À très court terme (les prochains jours menant au vote sur le budget), le nouveau chef libéral n'a peut-être pas le choix de la stratégie à adopter, mais à moyen terme, il a le luxe du temps. Stéphane Dion était désespéré, il avait épuisé sa banque de temps. Pas Michael Ignatieff.

Les compteurs sont à zéro. Pour le pays, parce que l'on sort à peine d'élections générales, et pour les libéraux, qui repartent avec un nouveau leader.

M. Ignatieff a du temps pour reconstruire son parti, toujours en piteux état, en particulier au Québec. L'aile québécoise de son parti est désorganisée et le nouveau lieutenant, Denis Coderre, n'a été nommé qu'hier.

Michael Ignatieff a du temps pour ramasser de l'argent, pour recruter militants et candidats. Du temps pour s'entourer d'une véritable équipe solide et solidaire.

Du temps pour se faire voir partout au pays. Pour faire quelques discours importants et pour publier la deuxième partie de son autobiographie, en avril.

Du temps pour remobiliser une base électorale lasse et désabusée. Du temps pour tenir le congrès prévu en mai, à Vancouver.

Du temps pour repositionner le Parti libéral sur l'échiquier politique, pour réécrire un programme politique digne de ce nom. Avant de repartir en campagne électorale, les libéraux devraient d'abord savoir ce qu'ils veulent proposer aux électeurs.

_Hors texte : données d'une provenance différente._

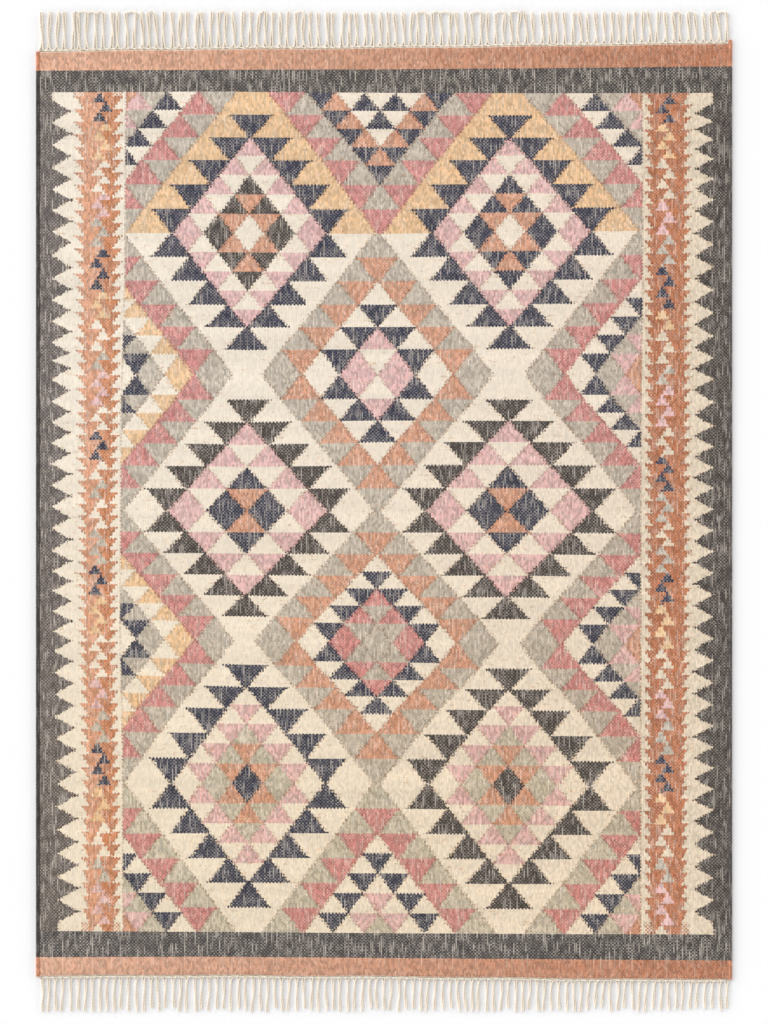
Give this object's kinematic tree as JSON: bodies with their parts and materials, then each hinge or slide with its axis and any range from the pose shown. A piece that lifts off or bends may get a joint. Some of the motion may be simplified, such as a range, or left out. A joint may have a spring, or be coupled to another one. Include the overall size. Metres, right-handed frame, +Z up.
{
  "type": "kilim rug",
  "caption": "Flat-woven wool kilim rug lying flat, with stepped diamond medallions, toothed side borders, banded ends, rolled selvedges and a cotton fringe at both ends.",
  "frame": {"origin": "middle of the rug's underside, on the floor", "axes": "+X across the rug, +Y along it towards the far fringe, +Z up"},
  "size_m": [1.6, 2.3, 0.0065],
  "materials": {
    "wool_wefts": "matte, weft-faced weave",
    "cotton_warps": "matte, twisted yarn"
  },
  "bodies": {
    "root": {"woven_cloth": "wool_wefts", "fringe_far": "cotton_warps", "fringe_near": "cotton_warps"}
  },
  "joints": []
}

Avant tout, le temps devient le plus précieux des alliés de Michael Ignatieff parce qu'il lui permet de préparer la prochaine bataille électorale, de «monter un dossier» contre le gouvernement conservateur.

Dans un an, Stephen Harper aura été au pouvoir quatre ans, soit l'équivalent d'un mandat régulier. Après quatre ans, un gouvernement a un bagage plus lourd à traîner.

Le temps, nécessairement, use le gouvernement, pas l'opposition officielle. C'est encore plus vrai pendant une récession. Quand les électeurs perdent leur emploi, quand les déficits s'accumulent, quand les usines ferment, la population ne blâme pas l'opposition, mais bien le gouvernement.